## begin Supplied information

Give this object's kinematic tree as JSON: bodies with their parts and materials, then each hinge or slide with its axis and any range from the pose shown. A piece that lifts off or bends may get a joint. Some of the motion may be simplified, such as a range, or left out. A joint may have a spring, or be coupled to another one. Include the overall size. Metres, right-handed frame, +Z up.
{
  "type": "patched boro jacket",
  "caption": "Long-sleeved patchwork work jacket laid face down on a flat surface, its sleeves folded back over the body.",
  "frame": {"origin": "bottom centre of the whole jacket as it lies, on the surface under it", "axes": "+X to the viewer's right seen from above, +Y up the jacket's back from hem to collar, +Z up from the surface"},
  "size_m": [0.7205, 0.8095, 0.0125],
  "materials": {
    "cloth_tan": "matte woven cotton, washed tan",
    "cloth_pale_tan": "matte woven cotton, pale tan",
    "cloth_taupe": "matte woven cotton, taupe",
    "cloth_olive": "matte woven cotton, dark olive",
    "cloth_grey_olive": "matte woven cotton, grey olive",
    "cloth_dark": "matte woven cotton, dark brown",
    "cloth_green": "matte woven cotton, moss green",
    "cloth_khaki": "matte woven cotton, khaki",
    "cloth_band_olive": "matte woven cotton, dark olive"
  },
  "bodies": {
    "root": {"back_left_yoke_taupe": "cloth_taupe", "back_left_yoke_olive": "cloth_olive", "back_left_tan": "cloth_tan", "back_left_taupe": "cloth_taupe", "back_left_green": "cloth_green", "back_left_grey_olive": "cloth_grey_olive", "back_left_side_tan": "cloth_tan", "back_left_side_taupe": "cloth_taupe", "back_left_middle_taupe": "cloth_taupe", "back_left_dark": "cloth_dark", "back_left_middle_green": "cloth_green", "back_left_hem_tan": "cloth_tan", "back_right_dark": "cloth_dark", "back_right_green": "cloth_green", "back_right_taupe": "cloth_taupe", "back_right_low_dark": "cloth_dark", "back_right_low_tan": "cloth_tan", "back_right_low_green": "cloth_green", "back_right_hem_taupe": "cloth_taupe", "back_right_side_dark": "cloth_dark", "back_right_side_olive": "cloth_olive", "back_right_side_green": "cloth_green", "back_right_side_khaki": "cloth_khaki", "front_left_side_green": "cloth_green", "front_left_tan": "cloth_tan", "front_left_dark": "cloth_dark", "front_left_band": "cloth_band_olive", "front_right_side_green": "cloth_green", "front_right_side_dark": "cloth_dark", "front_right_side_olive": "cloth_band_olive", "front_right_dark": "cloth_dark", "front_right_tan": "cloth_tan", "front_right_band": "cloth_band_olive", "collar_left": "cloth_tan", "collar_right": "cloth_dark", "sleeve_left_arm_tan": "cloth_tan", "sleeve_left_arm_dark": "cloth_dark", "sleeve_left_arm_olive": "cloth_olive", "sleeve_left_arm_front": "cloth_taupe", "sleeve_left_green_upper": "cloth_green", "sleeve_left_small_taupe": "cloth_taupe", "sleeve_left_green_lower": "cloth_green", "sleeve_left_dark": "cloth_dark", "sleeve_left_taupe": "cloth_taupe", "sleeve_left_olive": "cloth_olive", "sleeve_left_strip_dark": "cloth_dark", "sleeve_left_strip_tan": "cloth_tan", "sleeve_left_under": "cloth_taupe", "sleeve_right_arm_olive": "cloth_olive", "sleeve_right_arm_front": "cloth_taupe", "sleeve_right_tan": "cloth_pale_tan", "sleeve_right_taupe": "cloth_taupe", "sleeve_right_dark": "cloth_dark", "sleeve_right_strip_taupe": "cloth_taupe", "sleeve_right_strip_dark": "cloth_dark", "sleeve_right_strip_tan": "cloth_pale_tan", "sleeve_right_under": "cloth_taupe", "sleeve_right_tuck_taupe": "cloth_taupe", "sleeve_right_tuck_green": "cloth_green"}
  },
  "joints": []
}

## end Supplied information

## Direction:
Find the word "bodies" in the data and copy out each line where it turns up.

## Correct result:
Give this object's kinematic tree as JSON: bodies with their parts and materials, then each hinge or slide with its axis and any range from the pose shown. A piece that lifts off or bends may get a joint. Some of the motion may be simplified, such as a range, or left out. A joint may have a spring, or be coupled to another one. Include the overall size. Metres, right-handed frame, +Z up.
  "bodies": {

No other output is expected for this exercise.